To create a reproducible example, I will use the built-in data object data_char_sampletext
, and segment this into sentences to form the new documents, and then simulate the author docvar.
library("quanteda")
# quanteda version 1.0.0
myCorpus <- corpus(data_char_sampletext) %>%
corpus_reshape(to = "sentences")
# make some duplicated author docvar values
set.seed(1)
docvars(myCorpus, "author") <-
sample(c("author1", "author2", "author3"),
size = ndoc(myCorpus), replace = TRUE)
This produces:
summary(myCorpus)
# Corpus consisting of 15 documents:
#
# Text Types Tokens Sentences author
# text1.1 23 23 1 author1
# text1.2 40 53 1 author2
# text1.3 48 63 1 author2
# text1.4 30 39 1 author3
# text1.5 20 25 1 author1
# text1.6 43 57 1 author3
# text1.7 13 15 1 author3
# text1.8 25 26 1 author2
# text1.9 9 9 1 author2
# text1.10 37 53 1 author1
# text1.11 32 41 1 author1
# text1.12 30 30 1 author1
# text1.13 28 35 1 author3
# text1.14 16 18 1 author2
# text1.15 32 42 1 author3
#
# Source: /Users/kbenoit/tmp/* on x86_64 by kbenoit
# Created: Fri Feb 16 18:03:13 2018
# Notes: corpus_reshape.corpus(., to = "sentences")
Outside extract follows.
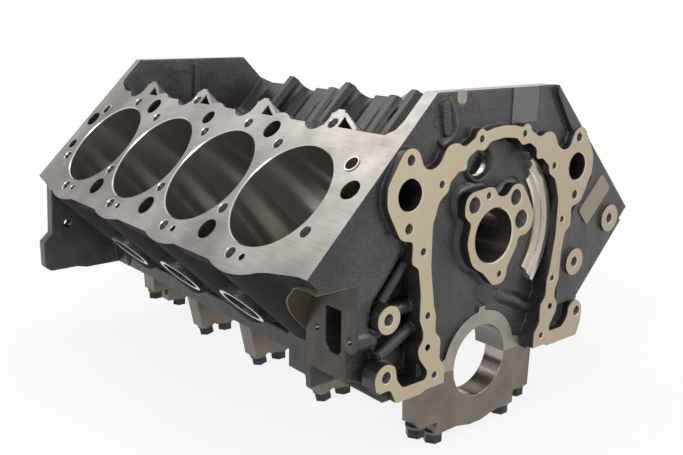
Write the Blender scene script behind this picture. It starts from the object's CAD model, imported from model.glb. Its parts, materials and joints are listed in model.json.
# %% [markdown]
# # A bare iron engine block
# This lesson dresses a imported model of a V-type engine block. The casting, its main caps and
# its bolts come from the frame as fixed solids. The lesson gives each of them a finish made of
# shader nodes, lays soft cast forms over the front, lines the tapped holes with threads, and
# sets up a plain studio.

# %% Load the frame
import json
import math

import bpy
import numpy as np
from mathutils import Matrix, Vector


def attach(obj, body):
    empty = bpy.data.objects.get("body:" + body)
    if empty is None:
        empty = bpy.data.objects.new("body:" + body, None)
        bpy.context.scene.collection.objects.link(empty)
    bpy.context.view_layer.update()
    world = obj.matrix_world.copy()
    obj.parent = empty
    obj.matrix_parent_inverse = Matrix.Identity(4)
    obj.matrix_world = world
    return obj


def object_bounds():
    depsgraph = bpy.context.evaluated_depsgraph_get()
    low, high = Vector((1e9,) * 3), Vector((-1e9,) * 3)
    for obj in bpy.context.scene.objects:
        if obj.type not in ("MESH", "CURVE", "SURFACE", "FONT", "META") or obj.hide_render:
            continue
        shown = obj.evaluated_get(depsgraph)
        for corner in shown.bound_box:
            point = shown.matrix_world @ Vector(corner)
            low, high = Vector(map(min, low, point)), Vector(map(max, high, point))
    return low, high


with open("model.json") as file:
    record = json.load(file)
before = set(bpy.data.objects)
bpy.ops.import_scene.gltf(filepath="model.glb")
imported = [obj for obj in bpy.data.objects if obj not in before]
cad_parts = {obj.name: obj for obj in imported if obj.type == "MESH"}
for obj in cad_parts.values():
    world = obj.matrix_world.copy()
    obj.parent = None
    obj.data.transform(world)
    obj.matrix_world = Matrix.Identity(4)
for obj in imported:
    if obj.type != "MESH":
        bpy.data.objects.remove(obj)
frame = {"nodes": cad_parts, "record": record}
cad_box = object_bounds()
MM = 0.001
print("nodes:", len(frame["nodes"]))

# %% [markdown]
# ## The sizes that the finishes need
# A finish on this casting follows its geometry: a milled face is a plane, a bore is a cylinder.
# The same few sizes that shaped the solids therefore tell the shader where the cutter has been.
# The drawing's zero plane is the timing-cover face, which lies 14.8 mm ahead of the origin.
# The far bank is the near one turned end for end, so a place on it is TURN_Y less the place on
# the near bank.

# %% Sizes of the casting in millimetres
FACE_Y = 14.8
S2 = math.sqrt(0.5)
DECK = 248.92
PITCH = 122.94
BORE_Y = [110.2 + k * PITCH for k in range(4)]
STAGGER = 10.0
TURN_Y = BORE_Y[0] + BORE_Y[3] - STAGGER
CYL_R = 57.15
CRANK_R = 37.31
CAM_R = 26.93
CAM_Z = 130.86
CAM_PAD_Y = 4.9
RAIL_Z = 270.0
PAN_Z = -2.5
LENGTH = 572.0
PUMP_PAD_X = -169.6
print("bores at", np.round(BORE_Y, 1), "and turned at", round(TURN_Y, 1))


def place(x, y, z):
    """Position in metres of a drawing point in millimetres, whose y starts at the cover face."""
    return np.array([x, y - FACE_Y, z]) * MM


# %% [markdown]
# ## Camera
# The photograph was taken from ahead of the block, left of it and a little above. The position
# and the lens were worked out from the known spacing of the bores, so the camera only has to
# be put there. Its three axes are written as the columns of its matrix.

# %% Camera
from mathutils import Matrix

CAM_POS = place(-604.874, -488.963, 334.839)
CAM_RIGHT = np.array([0.76838762, -0.63983802, 0.01370297])
CAM_UP = np.array([0.14964475, 0.20044527, 0.96820873])
CAM_BACK = np.cross(CAM_RIGHT, CAM_UP)


def stand(obj, right, up, back, position):
    """Puts a camera or lamp at position, with its own three axes along the given directions."""
    turn = Matrix([[*row, 0.0] for row in np.column_stack([right, up, back]).tolist()]
                  + [[0.0, 0.0, 0.0, 1.0]])
    bpy.context.collection.objects.link(obj)
    obj.matrix_world = Matrix.Translation(list(map(float, position))) @ turn


cam_data = bpy.data.cameras.new("camera")
cam_data.lens = 43.864
cam_data.sensor_width = 36.0
cam_data.sensor_fit = "HORIZONTAL"
cam_data.clip_start = 0.01
camera = bpy.data.objects.new("camera", cam_data)
stand(camera, CAM_RIGHT, CAM_UP, CAM_BACK, CAM_POS)
bpy.context.scene.camera = camera
print("camera at", np.round(CAM_POS, 3), "looking", np.round(-CAM_BACK, 3))

# %% [markdown]
# ## A shorthand for shader nodes
# A procedural finish is a small network of nodes. Written out, each link takes a line, so a few
# helpers keep the networks readable: each one makes a node and returns its output. The first
# ones link sockets and do sums.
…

Now, we extract the texts as a character vector, grouping these by the author
document variable. This produces a named character vector of length 3, where the names are the (unique) author identifiers.
groupedtexts <- texts(myCorpus, groups = "author")
length(groupedtexts)
# [1] 3
names(groupedtexts)
# [1] "author1" "author2" "author3"
Then (as an illustration):
textplot_xray(
kwic(groupedtexts, "and"),
kwic(groupedtexts, "for")
)
Upvotes: 1